Records from a data collection
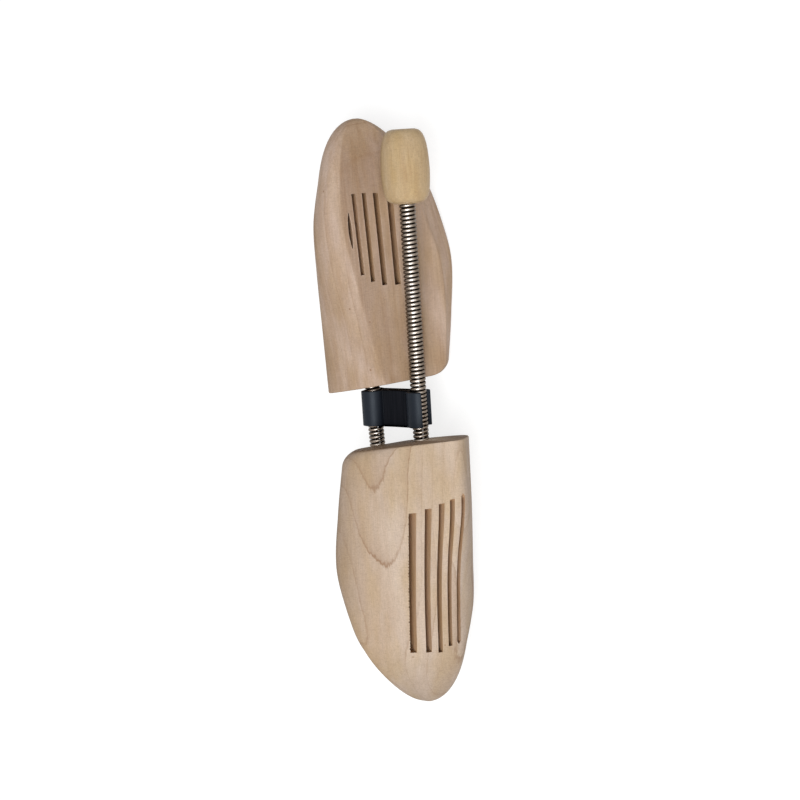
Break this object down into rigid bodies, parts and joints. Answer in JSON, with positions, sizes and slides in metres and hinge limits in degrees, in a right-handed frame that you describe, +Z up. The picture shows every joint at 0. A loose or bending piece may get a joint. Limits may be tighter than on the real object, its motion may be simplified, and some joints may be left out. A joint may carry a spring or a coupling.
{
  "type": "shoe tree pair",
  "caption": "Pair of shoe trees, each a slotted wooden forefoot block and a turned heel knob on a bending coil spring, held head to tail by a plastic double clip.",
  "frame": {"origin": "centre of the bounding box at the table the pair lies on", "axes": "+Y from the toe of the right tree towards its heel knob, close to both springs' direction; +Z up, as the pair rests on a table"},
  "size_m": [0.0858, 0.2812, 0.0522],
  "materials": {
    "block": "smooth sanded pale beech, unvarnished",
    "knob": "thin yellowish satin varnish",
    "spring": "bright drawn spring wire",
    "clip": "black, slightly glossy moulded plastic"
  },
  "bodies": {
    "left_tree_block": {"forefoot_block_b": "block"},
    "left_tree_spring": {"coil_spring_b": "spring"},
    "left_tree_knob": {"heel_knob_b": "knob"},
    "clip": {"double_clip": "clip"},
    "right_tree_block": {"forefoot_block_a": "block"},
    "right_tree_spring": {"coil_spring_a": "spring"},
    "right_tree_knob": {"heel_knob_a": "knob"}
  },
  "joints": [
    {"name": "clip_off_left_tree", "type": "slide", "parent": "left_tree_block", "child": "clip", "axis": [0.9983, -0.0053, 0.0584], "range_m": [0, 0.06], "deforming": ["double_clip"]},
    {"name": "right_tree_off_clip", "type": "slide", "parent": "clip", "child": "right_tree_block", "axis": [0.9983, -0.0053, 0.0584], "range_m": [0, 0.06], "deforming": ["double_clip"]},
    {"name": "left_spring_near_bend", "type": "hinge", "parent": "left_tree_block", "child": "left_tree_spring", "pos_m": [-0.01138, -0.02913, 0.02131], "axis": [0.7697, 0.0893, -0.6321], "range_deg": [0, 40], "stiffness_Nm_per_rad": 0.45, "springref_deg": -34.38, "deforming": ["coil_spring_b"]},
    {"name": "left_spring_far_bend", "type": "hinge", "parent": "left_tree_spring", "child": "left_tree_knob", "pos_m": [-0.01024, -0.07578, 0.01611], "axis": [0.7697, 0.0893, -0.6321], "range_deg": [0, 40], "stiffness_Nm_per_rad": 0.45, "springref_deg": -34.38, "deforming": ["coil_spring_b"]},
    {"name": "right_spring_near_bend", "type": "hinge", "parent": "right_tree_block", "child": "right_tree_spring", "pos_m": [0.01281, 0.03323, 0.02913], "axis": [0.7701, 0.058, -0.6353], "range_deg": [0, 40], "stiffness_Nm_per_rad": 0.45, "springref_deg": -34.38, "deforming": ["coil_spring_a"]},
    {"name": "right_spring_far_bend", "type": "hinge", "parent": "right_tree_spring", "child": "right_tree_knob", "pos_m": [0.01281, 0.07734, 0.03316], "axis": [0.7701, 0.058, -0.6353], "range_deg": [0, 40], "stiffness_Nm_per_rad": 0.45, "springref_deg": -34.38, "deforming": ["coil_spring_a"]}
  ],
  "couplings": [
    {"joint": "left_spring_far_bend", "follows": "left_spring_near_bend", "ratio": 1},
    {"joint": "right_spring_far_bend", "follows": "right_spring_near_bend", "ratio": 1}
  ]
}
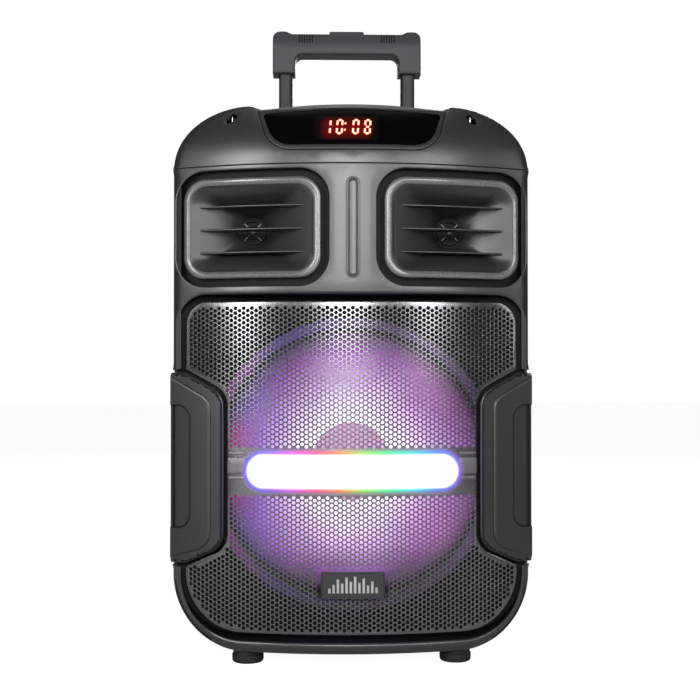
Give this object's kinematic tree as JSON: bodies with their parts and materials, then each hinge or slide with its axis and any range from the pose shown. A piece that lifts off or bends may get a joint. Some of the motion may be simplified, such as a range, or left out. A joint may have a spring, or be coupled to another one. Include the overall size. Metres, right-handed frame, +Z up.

TASK STATEMENT. Of the lines in the records, determine how many contain the word "materials", and report that number alone.

FULL OUTPUT. 2